Не страдай интересы родины – с удовольствием бы наблюдал как насыпали бы нашим воеводам австрийцы.
Провоцирующее поведение офицеров в отношении солдат при мобилизации и полное незнание их психологии (случай в трамвае). Неумение обращаться с солдатом, градуировать их нужд[ы] и проч.
Подхалимство, ханжество, тартаренство… При мобилизации забыли друг друга имена и отчества. Не было составлено совсем мобилизац[ионной] записки, кавардак… Сбор лошадей и людей не в Москве, а из своей ошибке гнали их в Серпухов… 70-я дивизия тоже проперла не туда, куда следует.

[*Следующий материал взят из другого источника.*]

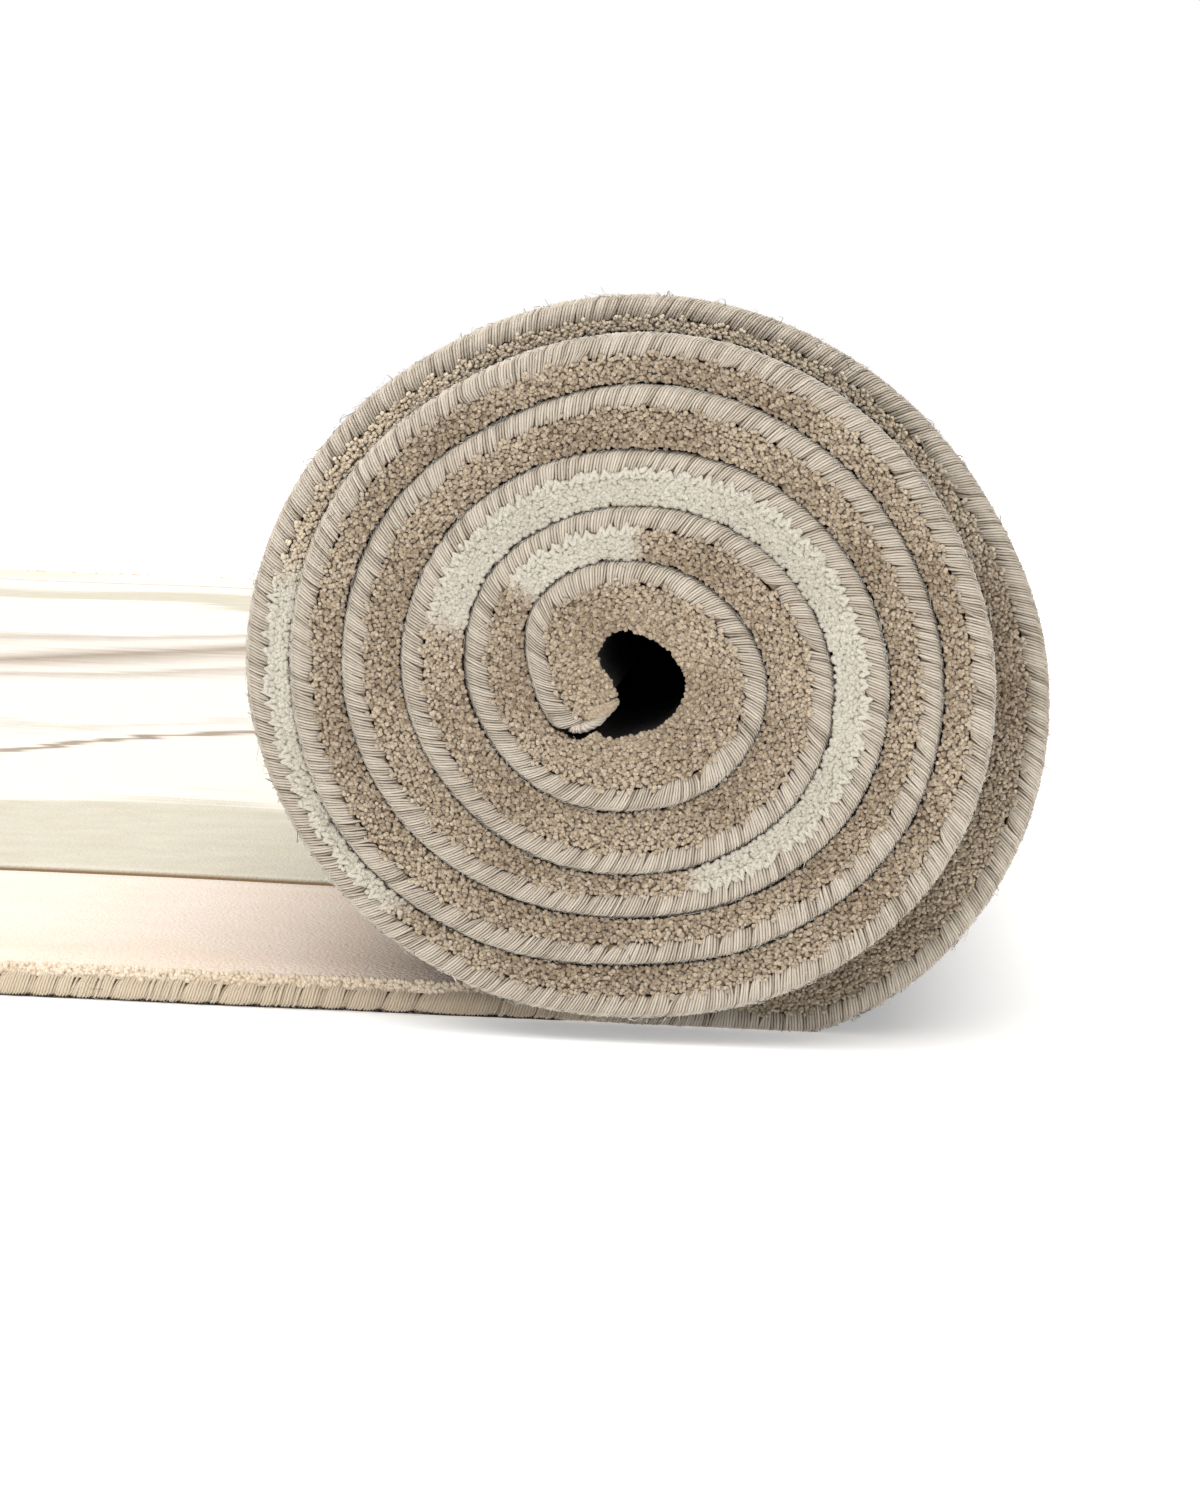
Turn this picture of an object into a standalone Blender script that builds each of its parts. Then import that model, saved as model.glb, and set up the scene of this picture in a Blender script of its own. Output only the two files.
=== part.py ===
"""Rolled up carpet: a tufted wool carpet wound pile inwards, with its last stretch lying flat on the floor.

Blender 4.5, metres, +Z up. The roll lies along Y with its open end towards -Y, and the loose end runs out
towards -X. The origin is the middle of the underside of the whole thing.

The carpet is one sheet of even width. It is described by stations along its length: each station has a point
on the back of the sheet, the direction from there into the pile, and the thickness. Every piece is a loft of
one small section through those stations, so all pieces share one winding.
"""

import math

import bmesh
import bpy

MM = 0.001

# The flat carpet.
CARPET_WIDTH = 2.0  # along the roll
CARPET_LENGTH = 3.0  # along the canvas, from edge to edge
BACKING = 0.9 * MM  # cloth glued on the back
BACKING_RISE = 0.1 * MM  # how far it stays within the canvas hem that frames it
HEM_WIDTH = 6.0 * MM  # canvas turned under along the long edges, level with the back of the sheet
CANVAS_LINE = 1.5 * MM  # depth at which the sheet neither stretches nor shortens as it bends
FREE_THICKNESS = 10.5 * MM  # of the loose end, pile standing
BINDING_HEIGHT = 5.4 * MM  # overcast yarn, measured from the back towards the pile
BINDING_WIDTH = 5.0 * MM  # how far it reaches in from the edge
BINDING_SHARE = 0.62  # most of the sheet's thickness that the binding takes where the sheet is pressed
BINDING_NOSE = 1.2 * MM  # rounding of its outer side
PILE_INSET = 1.4 * MM  # the pile's side stands this far in from the binding's nose
PILE_LEAN = 1.0 * MM  # and leans back this much at its tips
GAP = 0.3 * MM  # between two pieces

# The winding. Seen from the open end, it runs anticlockwise and inwards from the bottom of the outer turn.
CORE_HEIGHT = 88.0 * MM  # of the roll's centre line over the floor
LAYER_GAP = 0.7 * MM  # between the pile and the back of the next turn
STEP = 12  # degrees from station to station
HOUR = 30  # degrees from column to column of the tables

# Distance in mm from the centre line to the back of the sheet, a row for each turn, outermost first, and a
# column for each hour of a clock face, anticlockwise from six: five, four, three and so on, to seven.
TURNS = (
    (88.0, 99.3, 101.6, 99.0, 93.7, 91.8, 92.1, 92.6, 95.3, 95.3, 90.3, 85.1),
    (81.4, 83.2, 85.6, 84.9, 83.1, 82.8, 82.8, 82.8, 85.2, 84.4, 81.3, 74.3),
    (68.6, 70.1, 72.9, 72.6, 71.1, 70.3, 70.5, 70.4, 72.9, 71.6, 67.4, 61.2),
    (57.3, 57.9, 60.0, 59.5, 57.9, 56.2, 55.1, 56.6, 58.1, 57.3, 53.2, 49.5),
    (46.7, 46.7, 47.4, 46.5, 43.9, 42.2, 41.5, 42.8, 44.1, 41.9, 37.9, 34.3),
    (31.2, 30.8, 30.9, 30.4, 28.4, 27.6, 28.3, 30.4, 30.8, 26.1, 23.2, 17.6),
)
INNER_END = 5 * 360 + 306  # degrees wound where the sheet ends, inside the last turn

# Distance in mm from the centre line to the pile that lines the hole, for each hour from seven o'clock of
# the last turn but one to the inner end.
HOLE = (16.1, 13.0, 12.1, 11.5, 11.4, 10.3, 10.3, 11.2, 13.3, 11.9, 7.3, 6.5, 6.9)
HOLE_START = 4 * 360 + 330

# The loose end.
PRESSED_STATIONS = 3  # where the roll hangs over it and holds its pile down
LOOSE_STATIONS = 5  # further ones, evenly spaced to the outer end

# The outer turn was wound askew: the loose end's front edge is set back, and the turn brings it forward.
SET_BACK = 28.0 * MM
SET_BACK_TO = 330  # degrees wound, from which there is no set-back

COLOURS = {
    "carpet": (0.45, 0.38, 0.30, 1.0),
    "backing": (0.10, 0.10, 0.10, 1.0),
    "binding": (0.58, 0.54, 0.46, 1.0),
}


def clear_scene():
    for obj in list(bpy.data.objects):
        bpy.data.objects.remove(obj, do_unlink=True)


def wool(name, colour):
    """A matt yarn or cloth material."""
    material = bpy.data.materials.new(name)
    material.use_nodes = True
    shader = material.node_tree.nodes["Principled BSDF"]
    shader.inputs["Base Color"].default_value = colour
    shader.inputs["Roughness"].default_value = 0.95
    shader.inputs["Metallic"].default_value = 0.0
    return material


def smooth_value(values, place):
    """The value at a fractional place in a list, on a curve that passes through every entry."""
    last = len(values) - 1
    index = min(max(int(place), 0), last - 1)
    part = place - index
    before, start, end, after = (values[min(max(index + k, 0), last)] for k in (-1, 0, 1, 2))
    slope_start, slope_end = (end - before) / 2, (after - start) / 2
    turn = end - start
    return (
        start
        + slope_start * part
        + (3 * turn - 2 * slope_start - slope_end) * part**2
        + (slope_start + slope_end - 2 * turn) * part**3
    )


ALL_HOURS = [radius for turn in TURNS for radius in turn]


def back_radius(wound):
    """Distance from the centre line to the back of the sheet, kept above the floor under the roll."""
    radius = smooth_value(ALL_HOURS, wound / HOUR) * MM
    fall = math.cos(math.radians(wound))
    if wound < 90 and radius * fall > CORE_HEIGHT:
        return CORE_HEIGHT / fall
    return radius


def face_radius(wound):
    """Distance from the centre line to the pile's tips: the next turn's back, or the hole."""
    if wound + 360 <= INNER_END + STEP:
        return back_radius(wound + 360) + LAYER_GAP
    return smooth_value(HOLE, (wound - HOLE_START) / HOUR) * MM


def wound_station(wound):
    """A station of the roll: back point (x, z) from the bottom of the roll, direction into the pile."""
    angle = math.radians(wound - 90)
    out = (math.cos(angle), math.sin(angle))
    radius = back_radius(wound)
    return {
        "back": (radius * out[0], CORE_HEIGHT + radius * out[1]),
        "into": (-out[0], -out[1]),
        "thick": radius - face_radius(wound),
        "wound": wound,
    }


def loose_station(away, thick):
    """A station of the loose end, which lies flat on the floor."""
    return {"back": (-away, 0.0), "into": (0.0, 1.0), "thick": thick, "wound": 0}


def pressed_station(steps):
    """A station of the loose end under the side of the roll, some steps before the bottom."""
    over_x, over_z = wound_station(360 - STEP * steps)["back"]
    return loose_station(-over_x, min(over_z - LAYER_GAP, FREE_THICKNESS))


def canvas_length(stations):
    points = [
        (s["back"][0] + s["into"][0] * CANVAS_LINE, s["back"][1] + s["into"][1] * CANVAS_LINE)
        for s in stations
    ]
    return sum(math.dist(a, b) for a, b in zip(points, points[1:]))


def wound_stations(last):
    """Stations from under the roll to an angle; turns share their directions, so layers stay parallel."""
    angles = list(range(0, last, STEP)) + [last]
    return [wound_station(angle) for angle in angles]


def sheet_stations(short):
    """All stations, from the outer end to the inner end, each end stopping short of the sheet's own end."""
    inner = INNER_END - math.degrees(short / back_radius(INNER_END))
    roll = wound_stations(int(inner))
    loose_length = CARPET_LENGTH - canvas_length(wound_stations(INNER_END))
    knots = [pressed_station(steps) for steps in range(1, PRESSED_STATIONS + 1)]
    start = -knots[-1]["back"][0]
    end = loose_length - short
    for k in range(1, LOOSE_STATIONS + 1):
        knots.append(loose_station(start + (end - start) * k / LOOSE_STATIONS, FREE_THICKNESS))
    return knots[::-1] + roll


def edge_shift(wound):
    """How far the sheet's two edges are moved back along Y at this angle."""
    share = min(wound / SET_BACK_TO, 1.0)
    return SET_BACK * (1 - share * share * (3 - 2 * share))


def binding_height(station):
    return min(BINDING_HEIGHT, BINDING_SHARE * station["thick"])


def carpet_section(station):
    """Pile and canvas, with a hem and a step for the binding at each edge: (distance in, depth)."""
    step = binding_height(station) + GAP
    canvas, side, tips = BINDING_WIDTH + GAP, PILE_INSET, PILE_INSET + PILE_LEAN
    hem = canvas + HEM_WIDTH
    cloth = BACKING_RISE + BACKING + GAP
    front = [(hem, cloth), (hem, 0.0), (canvas, 0.0), (canvas, step), (side, step), (tips, station["thick"])]
    rear = [(CARPET_WIDTH - inset, depth) for inset, depth in reversed(front)]
    return front + rear


def backing_section(_station):
    inset = BINDING_WIDTH + HEM_WIDTH + 2 * GAP
    far = CARPET_WIDTH - inset
    low, high = BACKING_RISE, BACKING_RISE + BACKING
    return [(inset, low), (inset, high), (far, high), (far, low)]


def front_binding_section(station):
    """Yarn oversewn round the edge: flat inner side, rounded nose."""
    high = binding_height(station)
    width = BINDING_WIDTH
    return [(width, 0.0), (BINDING_NOSE, 0.0), (0.0, high / 2), (BINDING_NOSE, high), (width, high)]


def rear_binding_section(station):
    return [(CARPET_WIDTH - inset, depth) for inset, depth in reversed(front_binding_section(station))]


def place(station, origin_x, inset, depth):
    """A point of a section in the object's frame."""
    x = origin_x + station["back"][0] + station["into"][0] * depth
    z = station["back"][1] + station["into"][1] * depth
    y = -(CARPET_WIDTH + SET_BACK) / 2 + edge_shift(station["wound"]) + inset
    return (x, y, z)


def loft(name, rings, material, collection):
    """One closed body through rings of equally many points."""
    mesh = bpy.data.meshes.new(name)
    shape = bmesh.new()
    loops = [[shape.verts.new(point) for point in ring] for ring in rings]
    count = len(loops[0])
    for ring, following in zip(loops, loops[1:]):
        for k in range(count):
            after = (k + 1) % count
            shape.faces.new((ring[k], ring[after], following[after], following[k]))
    shape.faces.new(loops[0][::-1])
    shape.faces.new(loops[-1])
    bmesh.ops.recalc_face_normals(shape, faces=shape.faces[:])
    shape.to_mesh(mesh)
    shape.free()
    mesh.materials.append(material)
    obj = bpy.data.objects.new(name, mesh)
    collection.objects.link(obj)
    return obj


def swept(name, stations, section, origin_x, material, collection):
    """A piece that runs the whole length of the sheet."""
    rings = [[place(s, origin_x, inset, depth) for inset, depth in section(s)] for s in stations]
    return loft(name, rings, material, collection)


def end_binding(name, station_at, origin_x, material, collection):
    """The oversewn edge across one end, between the long bindings; station_at follows the sheet outward."""
    high = binding_height(station_at(0.0))
    nose = BINDING_WIDTH + BINDING_NOSE
    profile = [(GAP, 0.0), (BINDING_WIDTH, 0.0), (nose, high / 2), (BINDING_WIDTH, high), (GAP, high)]
    inset = BINDING_WIDTH + GAP
    rings = [
        [place(station_at(along), origin_x, across, depth) for along, depth in profile]
        for across in (inset, CARPET_WIDTH - inset)
    ]
    return loft(name, rings, material, collection)


def main():
    clear_scene()
    collection = bpy.data.collections.new("rolled_up_carpet")
    bpy.context.scene.collection.children.link(collection)
    materials = {name: wool(name, colour) for name, colour in COLOURS.items()}

    full = sheet_stations(0.0)
    inside = sheet_stations(BINDING_WIDTH + BINDING_NOSE)
    left, right = full[0]["back"][0], max(s["back"][0] for s in full)
    origin_x = -(left + right) / 2

    swept("carpet", inside, carpet_section, origin_x, materials["carpet"], collection)
    swept("backing", inside, backing_section, origin_x, materials["backing"], collection)
    swept("binding_front", full, front_binding_section, origin_x, materials["binding"], collection)
    swept("binding_rear", full, rear_binding_section, origin_x, materials["binding"], collection)

    outer_end, inner_end = -inside[0]["back"][0], inside[-1]["wound"]
    degrees_along = math.degrees(1 / back_radius(inner_end))

    def past_outer_end(along):
        return loose_station(outer_end + along, FREE_THICKNESS)

    def past_inner_end(along):
        return wound_station(inner_end + along * degrees_along)

    end_binding("binding_outer", past_outer_end, origin_x, materials["binding"], collection)
    end_binding("binding_inner", past_inner_end, origin_x, materials["binding"], collection)


main()
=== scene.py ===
"""Looks of the rolled up carpet: oversewn yarn edges, tufted pile, backing cloth, lint and a plain studio.

The carpet is one sheet, wound pile inwards. Every piece is laid on that sheet by three numbers: the distance
along it from its outer end, the inset from its front edge, and the depth from its back into the pile.
"""

import math

import bpy
import numpy as np
from mathutils import Matrix, Vector


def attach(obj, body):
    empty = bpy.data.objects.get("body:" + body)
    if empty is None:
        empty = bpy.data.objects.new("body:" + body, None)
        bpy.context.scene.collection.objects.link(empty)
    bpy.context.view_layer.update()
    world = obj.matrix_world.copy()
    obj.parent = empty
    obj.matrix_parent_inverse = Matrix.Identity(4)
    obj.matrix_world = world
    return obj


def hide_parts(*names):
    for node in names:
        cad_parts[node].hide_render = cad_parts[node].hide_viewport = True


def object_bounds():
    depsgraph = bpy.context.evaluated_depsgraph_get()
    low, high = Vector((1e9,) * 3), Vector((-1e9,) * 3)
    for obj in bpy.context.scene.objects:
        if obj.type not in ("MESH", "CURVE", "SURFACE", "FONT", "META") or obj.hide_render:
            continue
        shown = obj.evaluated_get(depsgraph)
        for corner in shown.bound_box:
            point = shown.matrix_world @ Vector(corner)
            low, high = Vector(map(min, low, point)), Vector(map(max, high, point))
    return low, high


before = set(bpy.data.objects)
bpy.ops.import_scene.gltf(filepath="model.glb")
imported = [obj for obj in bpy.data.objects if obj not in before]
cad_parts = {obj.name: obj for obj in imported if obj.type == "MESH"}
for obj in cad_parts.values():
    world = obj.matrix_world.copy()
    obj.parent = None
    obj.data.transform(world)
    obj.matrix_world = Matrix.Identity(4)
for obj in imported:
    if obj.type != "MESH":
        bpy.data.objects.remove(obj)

bl_info = {
    "name": "Rolled Up Carpet",
    "version": (1, 0, 0),
    "blender": (4, 5, 0),
    "location": "3D View > Sidebar > Carpet",
    "description": "Yarn, pile, backing cloth and studio of a rolled up carpet",
    "category": "Add Mesh",
}

MM = 0.001
CAD_BOX = [list(corner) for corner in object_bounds()]
FRONT, REAR = CAD_BOX[0][1], CAD_BOX[1][1]  # the carpet's foremost and rearmost edge
OUTER_END, RIGHT_SIDE = CAD_BOX[0][0], CAD_BOX[1][0]

# The flat carpet, as the frame's solids have it.
WIDTH = 2.0
BACKING = 0.9 * MM
CANVAS_LINE = 1.5 * MM
FREE_THICKNESS = 10.5 * MM
BINDING_HEIGHT = 5.4 * MM
BINDING_WIDTH = 5.0 * MM
BINDING_SHARE = 0.62
GAP = 0.3 * MM
LOOSE_EDGE = 8.4 * MM  # of the loose end at its long edges, where the pile slopes down to the yarn
BACK_LIFT = 0.2 * MM  # of a strand's middle over the back of the sheet, in the roll
LOOSE_LIFT = 1.0 * MM  # and on the loose end, where the backing cloth shows under it
LEAN = 6.5  # strand pitches that a strand runs askew on its way round the edge
BUNDLE = 5.4  # strands in a bundle
STRAND_BULGE = 0.9 * MM  # how far the middle of a bundle stands out
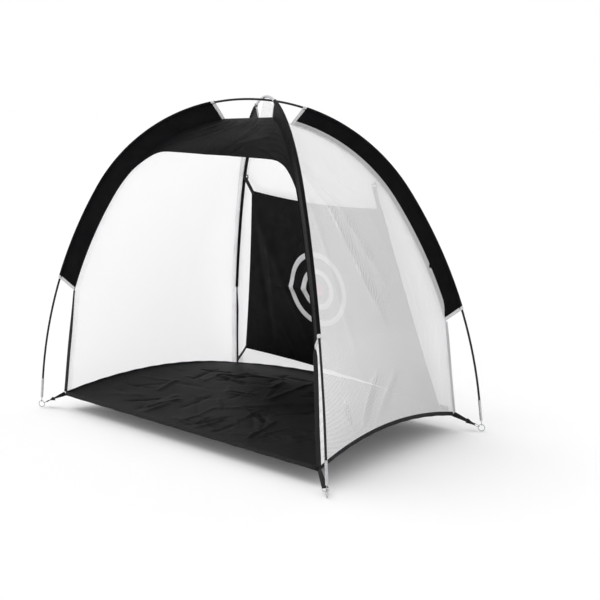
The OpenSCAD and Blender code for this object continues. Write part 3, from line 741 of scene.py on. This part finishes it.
def wall_grid(k, wrinkle, top=None):
    """Grid of a mesh wall between leg k and the next, from the hem up to the band tops."""
    following = (k + 1) % 4
    left, right = wall_edge(k, 0.0), wall_edge(following, 0.0)
    if top is not None:
        left, right = np.vstack([left, top]), np.vstack([right, top])
    a, b = leg_point(k, left, SEAM_V), leg_point(following, right, -SEAM_V)
    share = np.linspace(0, 1, WALL_COLUMNS + 1)
    rows = len(a)
    rise = np.arange(1, rows + 1) / rows
    grid = a[:, None] + (b - a)[:, None] * share[None, :, None]
    away = np.sin(math.pi * share)[None, :] * np.sin(math.pi * rise)[:, None]
    depth = away * SAGS[k] + wrinkle(share[None, :], rise[:, None])
    grid += depth[..., None] * INWARD[k]
    near = np.maximum(1 - 2.6 * rise, 0)[:, None] ** 2 * arch(share)[None, :]
    grid += near[..., None] * (PULLS[k] * INWARD[k] + LIFTS[k] * UP)
    foot_row = side_point(k, share, -(HEM_T / 2 + SEAM_GAP), SEAM_GAP)
    return np.concatenate([foot_row[None], grid])


def edge_hold(share, rise):
    """One in the middle of a wall, falling to nothing at its sewn edges."""
    beside = smooth_step(share * 9) * smooth_step((1 - share) * 9)
    return beside * smooth_step(rise * 12) * smooth_step((1 - rise) * 12)


# Folds of the right wall: start, end, width and height, in shares of the wall's run and rise
FAN_FOLDS = (
    ((0.12, 0.62), (0.54, 0.28), 0.012, 0.042),
    ((0.16, 0.64), (0.60, 0.34), 0.011, 0.034),
    ((0.03, 0.60), (0.36, 0.12), 0.014, 0.013),
    ((0.48, 0.60), (0.72, 0.42), 0.012, 0.014),
)
HEM_FOLDS = (
    ((0.27, 0.01), (0.20, 0.11), 0.010, 0.022),
    ((0.30, 0.01), (0.44, 0.14), 0.010, 0.026),
    ((0.42, 0.02), (0.58, 0.13), 0.010, 0.020),
)


def right_wrinkle(share, rise):
    """Long soft folds that fan down from the front band, and creases over the hem."""
    share, rise = np.broadcast_arrays(share, rise)
    folds = sum(ridge(share, rise, *fold) for fold in FAN_FOLDS + HEM_FOLDS)
    loose = crumple(share, rise, (0, 0), (1, 1), 4, 26, 0.4, 0.03, 0.006)
    return (folds + loose) * edge_hold(share, rise)


def loose_wrinkle(seed, height):
    """Maker of the soft creases of a wall that hangs without long folds."""

    def wrinkle(share, rise):
        share, rise = np.broadcast_arrays(share, rise)
        loose = crumple(share, rise, (0, 0), (1, 1), seed, 24, 0.6, 0.04, height)
        return loose * edge_hold(share, rise)

    return wrinkle


def wall_hems(k, name, grid):
    """Doubled strips of net along a wall's sewn edges, which look denser than the wall."""
    following = (k + 1) % 4
    pieces = []
    for leg, aside, tag in ((k, SEAM_V, "a"), (following, -SEAM_V, "b")):
        turn, lap = (wall_edge(leg, run)[TAPE_ROWS - 1 :] for run in (0.0, WALL_LAP))
        flat = np.stack([mix(turn, lap, s) for s in np.linspace(0, 1, HEM_COLUMNS + 1)], 1)
        points = leg_point(leg, flat, aside + LAP_RISE * np.sign(aside))
        pieces.append(cloth(f"{name}_lap_{tag}", points, net_hem))
    sides = (grid[:, :HEM_COLUMNS], grid[:, -HEM_COLUMNS:])
    for tag, part in zip("ab", sides):
        shift = grid_normals(part, False) * HEM_RISE
        pieces.append(cloth(f"{name}_edge_{tag}", part + shift, net_hem))
    if k == 1:
        pieces.append(make_fold_over(name, 2))
    return pieces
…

«Мест нет» в трамвае при мобилизации – семитам!
Страшна мне людская масса, неизвестно куда повернет ее лик.
– Deus ex machina[22] для меня в жизни.
– Наклонности мои смотреть со стороны даже и в своих увлечениях.
– Грубость нравов вне таких психических переживаний.
– Ремесленники, а не художники.
– Почему я просил меня не назначать в тыл.
– Мой доклад командиру. «Меня раздражает комендант, – сказал Федяй. – «Разнесите его», – повелел командир, сам пряча голову в крыло[23]…
– Изнеженность нравов офицерства: занавески окон, тишина полная…
– Царство грубой силы, захватное право, всякая этика упразднена.
– Разговоры о санитарии – на разных языках: прокурор советует сжигать у неприятеля одежду, Федяй – лекция о сырой Н2О, ее полезности, о лечении ран землей.
– Ругань жидов, к[ото] рых-де не выносил Дрентельн[24]; чужд я этой среды.
– Письмо мне из Минска и гранд-пась[янс].
– Гостиные разговоры в вагоне, анекдоты, нет серьезности…
– В Рязани в последний раз побыл на могилах, посмотрел собор, простился с соотчичами.
– Библейские физиономии в Холме, рахили да елеазары…
– Газетное голодание.
9 августа. Выступили на господский двор Джанне[25] на ЮЗ по большой дороге за 10–12 верст; дорога отвратительная и узкая, в случае поспешного отступления – мышеловка, проселочные еще хуже; кругом – топкие места.
Мой «на лету» разговор с Зуевым по содержанию моего доклада об организации санит[арной] части, где я признавал необходимость для пользы общего дела живое непосредстве[нное] общение со мной представит[еля] штаба корпуса, а не бумажное… Атмосфера взаимной розни и озлобления – растет; уж не считают ли меня за немца? Плачь и стоны моего товарища по несчастью в отношении внутреннего врага – полковника Лебединского, к[ото] рый прямо ставит вопрос – нормальный ли умственно «Балдяй»? Разделяет мою критику на стремление штаба вмешиваться в действия мелких начальников. Чины штаба мне чинят обструкцию; некому жаловаться, т[ак] к[ак] Зуев – пешка в руках окружающих и сам потерял голову; перспектива – страшная, таковы эти «прекрасные» командиры в мирное время!